“This Little Light of Mine” Stacey Kohl’s Sermon from 8/6

Our Curate Stacey Kohl preached at St. Mark’s on Sunday, August 6th. Her practice is to preach without a text, but afterwards she transcribed it, so we have the best of both worlds.

This Little Light of Mine
Feast of the Transfiguration, Year A
August 6, 2017
Exodus 34:29-35, 2 Peter 1:13-21, Luke 9:28-36


I have to admit; the Feast of the Transfiguration is one of my absolute favorites, in large part because of the passages of Scripture we read. The story of Moses is one that is near and dear to my heart. I am somewhat of an Old Testament nerd and the book of Exodus and Moses’ journey from abandoned child, to prince, to lost shepherd, to found shepherd is one that always grabs me. I also love anytime we see those beautiful stories of the Old Testament, of the Hebrew Bible, reflected back to us in the New Testament. As in today’s reading in Luke when the author of the Luke shows us the way in which Jesus again embodies Moses—embodies this shepherd, this savior, this liberator.

To be honest, I could probably talk about the connections between those two stories for hours and hours but I promise, that’s not what I’m going to do today. Instead, as I read those oh so familiar verses again, I found myself drawn to a different person, to a different character in this story—to Peter.

Now this in itself was a little surprising to me because, to be perfectly honest, Peter is not generally one of my favorite people in Scripture. He’s brash, he’s loud, he runs off half-cocked, he just isn’t one of my favorites. But today…today there’s something about Peter that drew me in. And in part, it was what he wrote in today’s reading from Second Peter. But to understand why I was so drawn into that, we first have to pay attention to the very end of our Gospel reading today.

We have been on top of the mountain with Jesus, and Peter has seen these wonderful things. He’s offered to build dwelling places for Jesus, and Moses, and Elijah. And he has heard the voice of God, “This is my Son, my Chosen, listen to him.” And what does Peter do after this incredible mountain top experience with Jesus. Does he run, screaming down the hill, “Listen, everyone! Listen! Listen to what just happened. Moses came and Elijah and Jesus and they were all together and it was incredible and He is the Son of God, we have to tell everyone!”

That’s not what he did at all, is it? The end of the passage says, “They kept silent.” Peter had this incredible mountaintop experience with God and then locked it away inside himself.

I can imagine quite a few reasons whey telling this story would be challenging.

To come running down off a mountain telling people you saw Moses and Elijah—people are going to think you’re a little crazy! He was afraid, perhaps, that people would simply discard him out of hand.

“Peter, you’re seeing things! You’re crazy! Did you have a little too much to drink last night? You’re nuts! God doesn’t show up like that.”

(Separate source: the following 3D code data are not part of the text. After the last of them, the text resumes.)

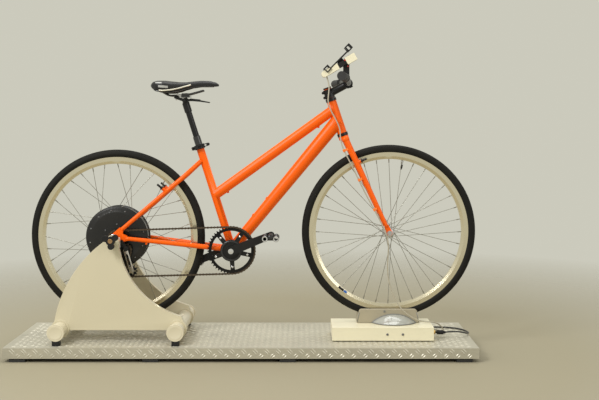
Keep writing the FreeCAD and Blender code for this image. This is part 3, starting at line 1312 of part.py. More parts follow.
def fork():
    """Steerer, crown and two straight blades that end in dropouts for the front axle."""
    cup, steerer = num("cup_length"), num("steerer_diameter") / 2
    crown_top = steer_point(-cup - 0.3)
    crown_mid = steer_point(-cup - 16, 4)
    top = steer_point(num("head_length") + cup + num("stem_height") + 4)
    parts = [rod(crown_top, top, steerer),
             rod(crown_top, steer_point(-cup - 14), num("head_diameter") / 2 + 1)]
    spread, gap = num("crown_spread"), num("fork_gap") / 2
    bores = [rod(steer_point(-cup + 10), top + STEER * 5, steerer - 3)]
    for side in SIDES:
        shoulder = crown_mid + Y * side * spread
        tip = FRONT + Y * side * (gap + 3) + Vec(-12, 0, 26)
        parts += [rod(crown_mid, shoulder, 15), Part.makeSphere(15, shoulder),
                  rod(shoulder, tip, num("blade_diameter") / 2 + 1, num("blade_tip_diameter") / 2)]
        bores.append(rod(between(shoulder, tip, 0.12), between(shoulder, tip, 0.95),
                         num("blade_diameter") / 2 - 1.5,
                         num("blade_tip_diameter") / 2 - 2.2))
        low = side * gap if side > 0 else side * (gap + 6)
        plate = link_plate((tip.x, tip.z), (FRONT.x, FRONT.z), 9, 11, low, low + 6)
        slot = Part.makeCylinder(num("axle_diameter") / 2 + 0.05, 20, Vec(FRONT.x, low - 5, FRONT.z), Y)
        mouth = Part.makeBox(num("axle_diameter") + 0.1, 20, 30,
                             Vec(FRONT.x - num("axle_diameter") / 2 - 0.05, low - 5, FRONT.z - 30))
        parts.append(plate.cut([slot, mouth]))
        boss = between(shoulder, tip, BRAKE_SHARE)
        parts.append(rod(boss, boss + Vec(17, side * 5, 8), 6.5))
    return made("fork", parts[0].fuse(parts[1:]).cut(bores[0].fuse(bores[1:])))


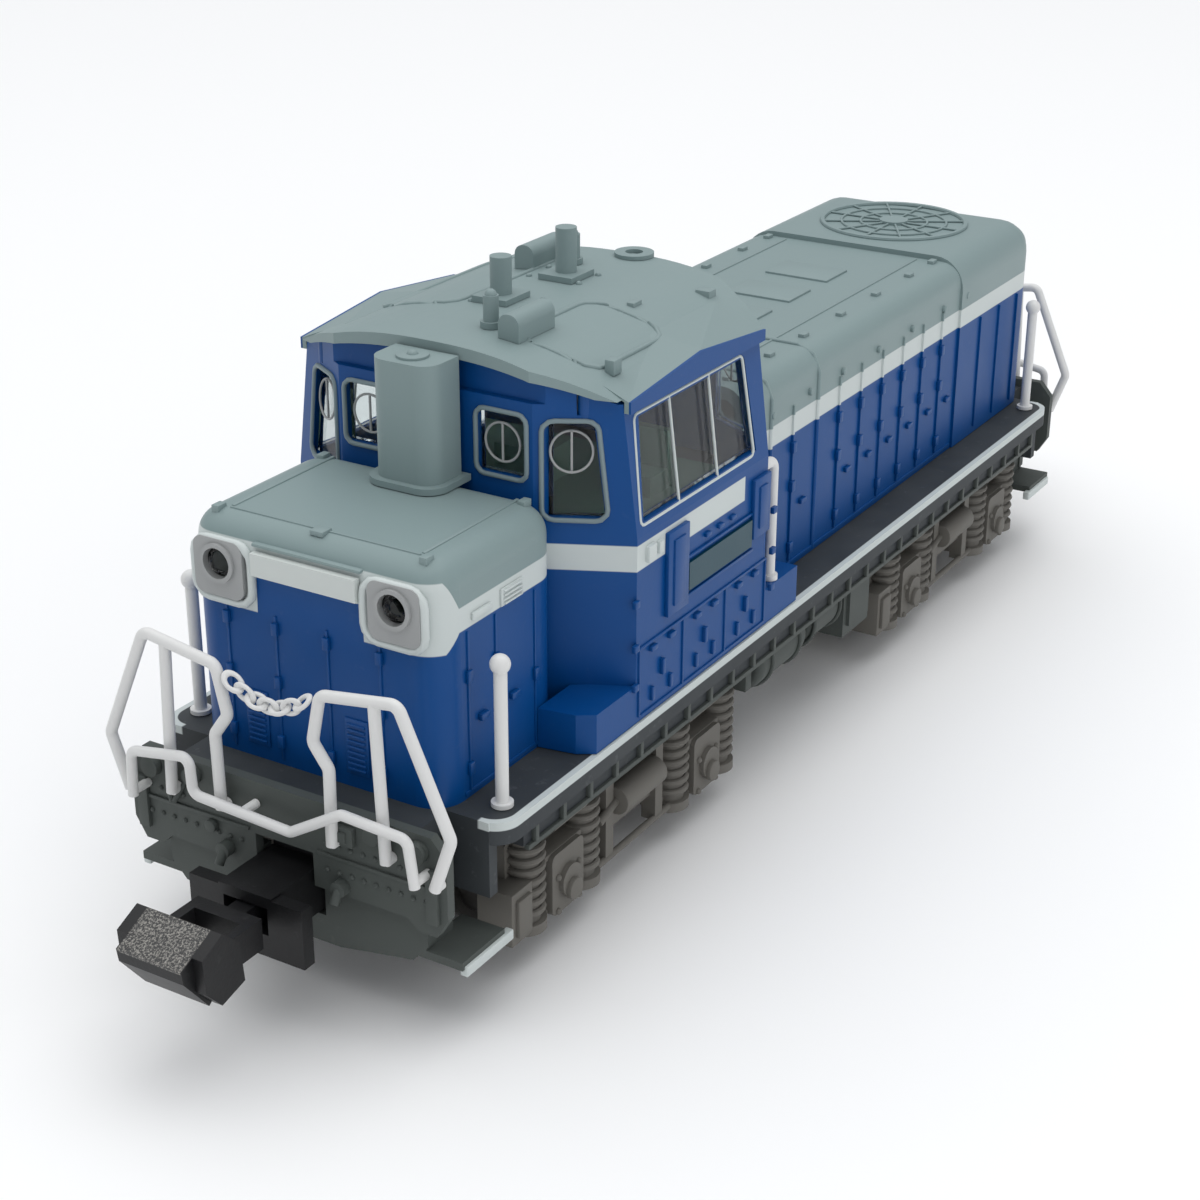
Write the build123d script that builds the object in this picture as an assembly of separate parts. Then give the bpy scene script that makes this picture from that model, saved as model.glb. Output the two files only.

Maybe they would try to explain the experience away.

“That’s not who God really is. God doesn’t behave like that. God doesn’t do that anymore. No, it was something else. It was the way the light was playing off the shadows of the trees, you just thought you saw it. And then that storm rolled through and you heard the thunder and you just thought you heard God’s voice. That wasn’t real.”

Or those who did believe him but would perhaps have tried to turn it to their own ends.

“Of course that’s what you heard. Of course! Well, you know, I really need somebody like you on my side; in my cause. We’re getting ready to sharpen our swords and head out in revolt against Rome. C’mon with us, let’s go.”

And so suddenly this moment for Peter becomes challenging.

How do you talk about it? How do you talk about an encounter with God? How do you tell people what God has done in your life when faced with those potential reactions?

But it is that very challenge that Peter eventually overcomes. And we know he overcomes it because he writes about it. And even in the way in which he writes it in Second Peter, you can tell this isn’t the first time he’s telling this story. He’s told this story before…many, many, many times.

As I read the passage from Second Peter and thought on it, a song kept coming into my mind. I will admit I’m not the musician in our family, but I’m going to sing it anyway.

This little light of mine, I’m gonna let it shine.
This little light of mine, I’m gonna let it shine.
This little light of mine, I’m gonna let it shine.
Let it shine, let it shine, let it shine.

Peter realized that the responses of all those other people, the denial, the confusion, the anger, or even acceptance, weren’t his to own. What was his to own was his story; was his experience with a holy God. And what was also his to own was the telling of that story—was the stepping out in faith and saying “God, I don’t know if people are going to believe me. I don’t know if they’re going to think I’m nuts. I don’t know if they’re going to dismiss me, but I’m going to tell them. I’m going to tell them how you have moved in my life. I’m going to tell them about the new person I have become by knowing you. I’m going to tell them those mountaintop moments where I stood and heard your voice and I’m also going to tell them about that time, while Jesus was on trial, when I denied him. I’m going to tell them my story because it’s your story. It’s our story.”

Each of us has those moments, those mountaintop experiences, those valleys; they are our story and God’s story.

Who are you telling your story to?

Who needs to hear who God is in your life?